According to the IOTC’s Executive Secretary Chris O’Brien, “catches have been rising. They have just been going up”. He pointed to how each year 2.1 million tonnes of tuna are fished out of the Indian Ocean with 30 per cent of that caught by purse seiners between 2017 and 2021. With another 31.8 per cent caught by fishing ships using gillnets, 18.5 per cent using pole and line technology and 8.3 per cent using longliners. O’Brien stated that more than half of all the tuna caught in the region – 52 per cent – were being fished by just four fleets: the EU, Indian, Indonesian and Iranian.
The IOTC decision in February
So what were the decisions taken by the IOTC in February and why has the local tuna industry come out in force against the decision? The first sets of decisions have proved relatively uncontroversial: a FAD registry to help clamp down on abandoned FAD devices – up to 80 per cent according to estimates – that end up tangled on coral reefs and killing other species such as sharks and turtles. The other was the proposal by Indonesia and 11 other coastal states to bring down the number of FAD devices allowed on each ship down from 300 to 250 in 2024, and then further down to 200 by 2026. The EU wanted these numbers to be 280 by 2024, and 260 by 2026.
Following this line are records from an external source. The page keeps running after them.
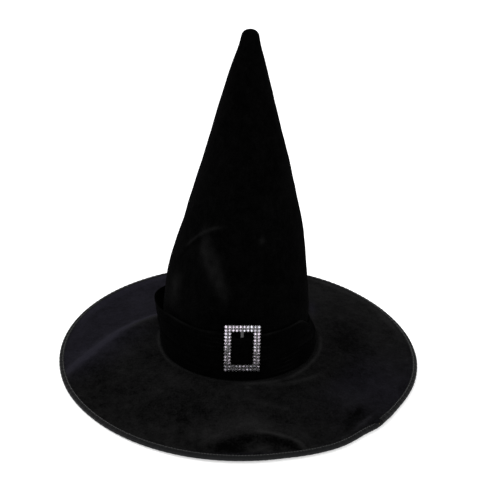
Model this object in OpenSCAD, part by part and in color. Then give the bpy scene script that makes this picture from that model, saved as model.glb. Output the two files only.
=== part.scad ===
// Witch hat: a velvet cone on a wide wired brim, with a pleated band and a rhinestone slide buckle.
// Millimetres, +Z up. The origin is on the axis of the crown, in the plane that the brim's edge rests on.
// The front, where the buckle sits, faces -Y.

/* [Head opening] */
// Inside radius of the sweatband, a 57.5 cm head
head_r = 91.5; // [85:0.5:98]
// Width of the grosgrain sweatband ribbon
sweat_h = 22; // [15:1:30]
// Thickness of the sweatband ribbon
sweat_t = 0.6; // [0.4:0.1:1.2]

/* [Crown] */
// Height of the crown above the brim, to the tip
crown_h = 390; // [250:5:480]
// Height of the straight wall behind the hatband
wall_h = 79; // [60:1:110]
// Height of the bell curve between the straight wall and the cone
bell_h = 82; // [50:1:120]
// How far the straight wall leans in, in mm for each mm of height
wall_lean = 0.12; // [0.04:0.01:0.2]
// Radius of the rounded tip
tip_r = 9.3; // [7:0.1:14]
// Thickness of the velvet
velvet_t = 1.2; // [0.8:0.1:2]
// Thickness of the stiff felt inside the crown
felt_t = 1.4; // [0.8:0.1:2.5]
// Thickness of the satin lining
lining_t = 0.5; // [0.3:0.1:1]

/* [Brim] */
// Radius of the brim over its binding
brim_r = 228.5; // [160:0.5:280]
// Drop of the brim from the crown to its edge
brim_drop = 12; // [2:0.5:30]
// Thickness of the buckram stiffener in the brim
buckram_t = 1.4; // [0.8:0.1:2.5]
// Thickness of the cloth under the brim
under_t = 0.8; // [0.4:0.1:1.5]
// Width of the edge binding on each face of the brim
binding_w = 6; // [4:0.5:12]
// Thickness of the edge binding
binding_t = 0.8; // [0.4:0.1:1.5]
// Diameter of the spring wire in the edge
wire_d = 1.6; // [1:0.1:2]
// Place of the binding's lap and of the wire's join, in degrees round the brim from +X
join_angle = -38; // [-60:1:-20]

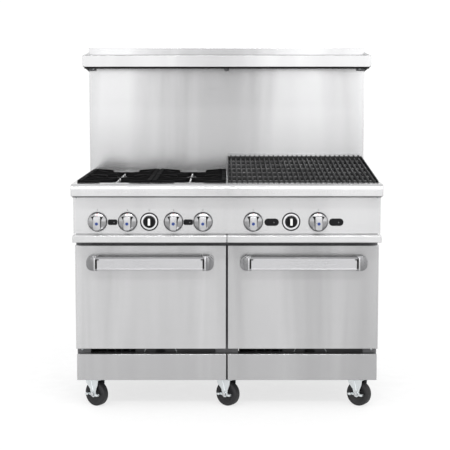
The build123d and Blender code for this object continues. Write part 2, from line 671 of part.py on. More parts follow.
def open_burner(column, row, place):
    """Burner head on an arm, a riser and a mixing tube that starts at its valve."""
    cx, cy = grate_centre(column, row)
    head = (COOK_Z - 74, COOK_Z - 50)
    start = VALVE_Y[1] + 24
    burner = rod_y(BURNER_TUBE_RADIUS, place, (start, cy), KNOB_Z)
    burner += Pos(place, cy, KNOB_Z) * Sphere(BURNER_TUBE_RADIUS)
    burner += rod_z(BURNER_TUBE_RADIUS, place, cy, (KNOB_Z, sum(head) / 2))
    burner += block(sorted((place, cx)), (cy - 11, cy + 11), (head[0] + 1, sum(head) / 2 + 4))
    burner += rod_z(BURNER_HEAD_RADIUS, cx, cy, head)
    cap = (head[1], head[1] + 10)
    burner += Pos(cx, cy, sum(cap) / 2) * Cone(BURNER_HEAD_RADIUS * 0.8, BURNER_HEAD_RADIUS * 0.55, 10)
    return burner


# ---------------------------------------------------------------- charbroiler
def broiler_line(y, rise=0.0):
    """Height of the sloping broiler top at a depth."""
    share = (y - CUT_Y[0]) / (CUT_Y[1] - CUT_Y[0])
    return COOK_Z + BROILER_FRONT_RISE + share * (BROILER_BACK_RISE - BROILER_FRONT_RISE) + rise


def broiler_angle():
    """Slope of the broiler grates in degrees."""
    return math.degrees(math.atan2(BROILER_BACK_RISE - BROILER_FRONT_RISE, CUT_Y[1] - CUT_Y[0]))


def broiler_firebox():
    """Open-bottomed iron box with side walls that follow the slope of the grates."""
    x = (BROILER_AREA[0] + GAP, BROILER_AREA[1] - GAP)
    y = (CUT_Y[0] + GAP, RISER_Y - UPSTAND_DEPTH - GAP)
    base = COOK_Z - FIREBOX_DEPTH
    lift = 4.0
    outline = ((y[0], base), (y[1], base), (y[1], broiler_line(y[1], lift)), (y[0], broiler_line(y[0], lift)))
    shell = prism_x(outline, x)
    shell -= block((x[0] + PLATE, x[1] - PLATE), (y[0] + PLATE, y[1] - PLATE), (base - 1, TOP_Z))
    drop = BROILER_BAR_HEIGHT + lift + 1
    for edge in ((y[0] + PLATE, y[0] + PLATE + 10), (y[1] - PLATE - 10, y[1] - PLATE)):
        top = broiler_line(edge[0]) - drop
        shell += block((x[0] + 1, x[1] - 1), edge, (top - 5, top))
    front_top = broiler_line(y[0]) - 8
    shell -= block((x[0] + PLATE, x[1] - PLATE), (y[0] - 1, y[0] + PLATE + 1), (front_top, TOP_Z))
    return shell


def broiler_places():
    """X of each broiler section's centre, and the width of a section."""
    low = BROILER_AREA[0] + GAP + PLATE + 1
    high = BROILER_AREA[1] - GAP - PLATE - 1
    pitch = (high - low) / BROILER_SECTIONS
    return [low + pitch * (step + 0.5) for step in range(BROILER_SECTIONS)], pitch


def broiler_grate(centre, pitch):
    """Bars and cross ties of one section; the bars stand on the ties."""
    start = CUT_Y[0] + GAP + PLATE + 2
    end = RISER_Y - UPSTAND_DEPTH - GAP - PLATE - 3
    length = (end - start) / math.cos(math.radians(broiler_angle())) - 3
    step = pitch / BROILER_BARS
    foot = BROILER_TIE_HEIGHT - BROILER_BAR_HEIGHT
    offsets = [(bar - (BROILER_BARS - 1) / 2) * step for bar in range(BROILER_BARS)]
    half = BROILER_BAR_WIDTH / 2
    cast = [block((x - half, x + half), (0, length), (foot, 0)) for x in offsets]
    for tie in range(BROILER_TIES):
        y = length * (tie + 0.5) / BROILER_TIES
        edge = (y - BROILER_TIE_WIDTH / 2, y + BROILER_TIE_WIDTH / 2)
        cast += [block((offsets[0] - half, offsets[-1] + half), edge, (-BROILER_BAR_HEIGHT, foot))]
    spot = Pos(centre, start + 2, broiler_line(start)) * Rot(broiler_angle(), 0, 0)
    return [spot * piece for piece in cast]


def broiler_burner(centre):
    """Burner tube under one section, carried by the front and back walls."""
    z = COOK_Z - 82
    y = (CUT_Y[0] + GAP + PLATE, RISER_Y - UPSTAND_DEPTH - GAP - PLATE)
    return rod_y(14.0, centre, y, z)


def broiler_radiant(centre):
    """Two leaning iron plates that meet over a burner."""
    y = (CUT_Y[0] + GAP + PLATE + 12, RISER_Y - UPSTAND_DEPTH - GAP - PLATE - 12)
    low = COOK_Z - RADIANT_DROP
    ridge = low + RADIANT_RISE
    plates = []
    for side, _ in SIDES:
        edge = centre + side * RADIANT_HALF
        outline = ((centre, ridge), (edge, low), (edge, low + RADIANT_SHEET), (centre, ridge + RADIANT_SHEET))
        plates.append(prism_y(outline, y))
    return plates


# ---------------------------------------------------------------- riser and shelf
def riser_front():
    """Front sheet of the flue riser with its folded sides and top edge."""
    x = (-HALF, HALF)
    y = (RISER_Y, BACK_Y - SHEET)
    pan = block(x, y, (COOK_Z, TOP_Z))
    inner = (x[0] + SHEET, x[1] - SHEET)
    pan -= block(inner, (y[0] + SHEET, y[1] + 1), (COOK_Z - 1, TOP_Z + 1))
    return pan + block(inner, (y[0] + SHEET, y[0] + 18), (TOP_Z - SHEET, TOP_Z))


def riser_back():
    """Back sheet of the riser, lower than the front to let the flue gas out."""
    return block((-HALF, HALF), (BACK_Y - SHEET, BACK_Y), (COOK_Z, TOP_Z - 40))


def high_shelf():
    """Folded shelf pan with wedge-shaped ends."""
    y = (SHELF_Y, RISER_Y)
    low = SHELF_Z - SHELF_LIP
    x = (-HALF, HALF)
    plate = block(x, y, (SHELF_Z - SHEET, SHELF_Z))
    lip = block(x, (y[0], y[0] + SHEET), (low, SHELF_Z))
    corners = lip.edges().filter_by(Axis.Y).group_by(Axis.Z)[0]
    plate += fillet(corners, SHELF_CORNER)
    plate += block((x[0] + SHELF_CORNER, x[1] - SHELF_CORNER), (y[0], y[0] + 12), (low, low + SHEET))
    end = (
        (y[0], low + SHELF_CORNER), (y[0], SHELF_Z), (y[1], SHELF_Z + SHELF_END_RISE),
        (y[1], low - SHELF_END_DROP), (y[0] + SHELF_CORNER, low),
    )
    for side, _ in SIDES:
        plate += prism_x(end, span(side, HALF - SHEET, HALF))
    return [plate] + shelf_brackets()


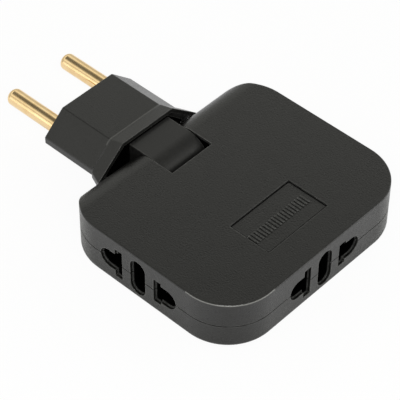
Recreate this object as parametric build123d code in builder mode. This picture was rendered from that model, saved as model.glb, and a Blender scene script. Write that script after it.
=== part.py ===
"""A slim folding mains adapter: a two-pin plug hinged into one side of a flat casing with three sockets.

Frame: millimetres, +Z up. The origin is the centre of the casing's flat underside.
The plug points along -X, and the sockets are in the -Y, +X and +Y sides.
"""
from build123d import *
from itertools import product
import os

os.makedirs("parts", exist_ok=True)

# Casing
casing_length = 57.2
casing_width = 65.7
casing_height = 14.6
corner_radius = 13.3
top_edge_radius = 0.35
bottom_edge_radius = 1.4
wall = 1.8
seam_depth = 0.25
seam_height = 0.2
mid_height = casing_height / 2
nose_radius = mid_height
nose_x = -casing_length / 2 + nose_radius

# Sunk panel in the lid
panel_length = 12.4
panel_width = 21.2
panel_depth = 0.35
panel_to_end = 14.8
panel_x = casing_length / 2 - panel_to_end

# Hinge
hinge_to_end = 6.5
hinge_x = -casing_length / 2 + hinge_to_end
barrel_sunk = 0.2
barrel_radius = mid_height - barrel_sunk
barrel_width = 13.7
barrel_gap = 0.45
barrel_side_gap = 0.25
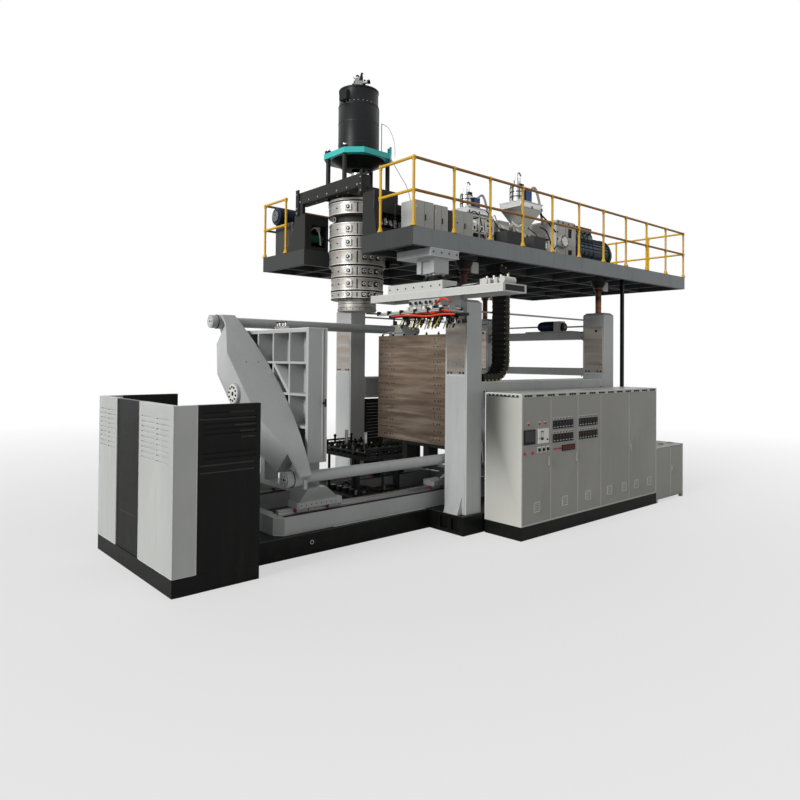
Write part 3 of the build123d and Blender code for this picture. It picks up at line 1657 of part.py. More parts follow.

The real problem was a 72-day prohibition period to be put on the use of FADs each year to allow regional tuna stocks to recover; this prohibition would be in force on the high seas, and not on the territorial waters of small island states like Mauritius and Seychelles. It is this proposal that has raised the ire of the EU and the local tuna industry – its canneries are dependent on tuna supplied by EU fishing ships to process tuna for export to European markets. “This is an example of a majority imposing something on a minority that it cannot implement,” Marco Valletta, head of the EU delegation at the IOTC, told the conference on Tuesday, terming the decision of the IOTC as an “existential moment” for the industry. Also speaking at the conference was Anne-France Mattlet, director of Europêche Tuna Group – an industry group representing Europe’s purse seine industry – who warned that “a 72-day closure would lead to a reduction of skipjack tuna by 35 per cent,” adding that “the closure as it has been proposed would leave little possibility to import tuna from other oceans for processing”.
The Mauritian industry has big stakes at play in what happens at the IOTC when it meets in Mauritius in May: its tuna processing-for-export industry dates back to 1972 when a joint venture was set up between Mitsubishi and IBL, before Mitsubishi sold its stake to the UK-based Princes Group in 1999 to establish Princes Tuna Mauritius (PTM) and in 2015, PTM merged with Thon des Mascareignes. Mauritius is today amongst the top 10 canned tuna exporters in the world. In the UK market, for instance, 50 per cent of its canned tuna comes from the Indian Ocean, with John West brand tuna processed in Seychelles and Ghana, and Princes in Mauritius.
Sensitive to market sentiment in its major export markets, in 2021, Princes announced that it was reducing the processing of Indian Ocean-sourced yellowfin tuna by 50 per cent, the same year that Tesco – a major UK retailer – announced that it was shunning Indian Ocean yellowfins from its own branded tuna. Today, processed tuna exports account for nearly a quarter of Mauritian exports. Until 2000, Mauritius ran its own purse seiners – financed by Japan and including the ships Lady Sushil I and II and the Cirné fishing in Mauritian and Mozambican waters and targeting mainly skipjack. Today it is European ships that supply the tuna with Mauritian canneries processing 105,000 tonnes of tuna a year.
It’s not just the EU that the local industry is appealing to at the conference to try to reverse the IOTC decision at the Mauritius summit in May, but also other regional states such as Seychelles – itself a major canning country with Sharif Antoine, economist at the Seychelles Fishing Authority, telling the conference that tuna exports brought in $355 million in 2017, accounting for nearly 27 per cent of its GDP and 13 per cent of its employment. Like the Mauritian industry model, restriction on FADs on EU ships equally affects them too. As well as Madagascar and Oman, each also looking to set up – or expand – their own canning operations.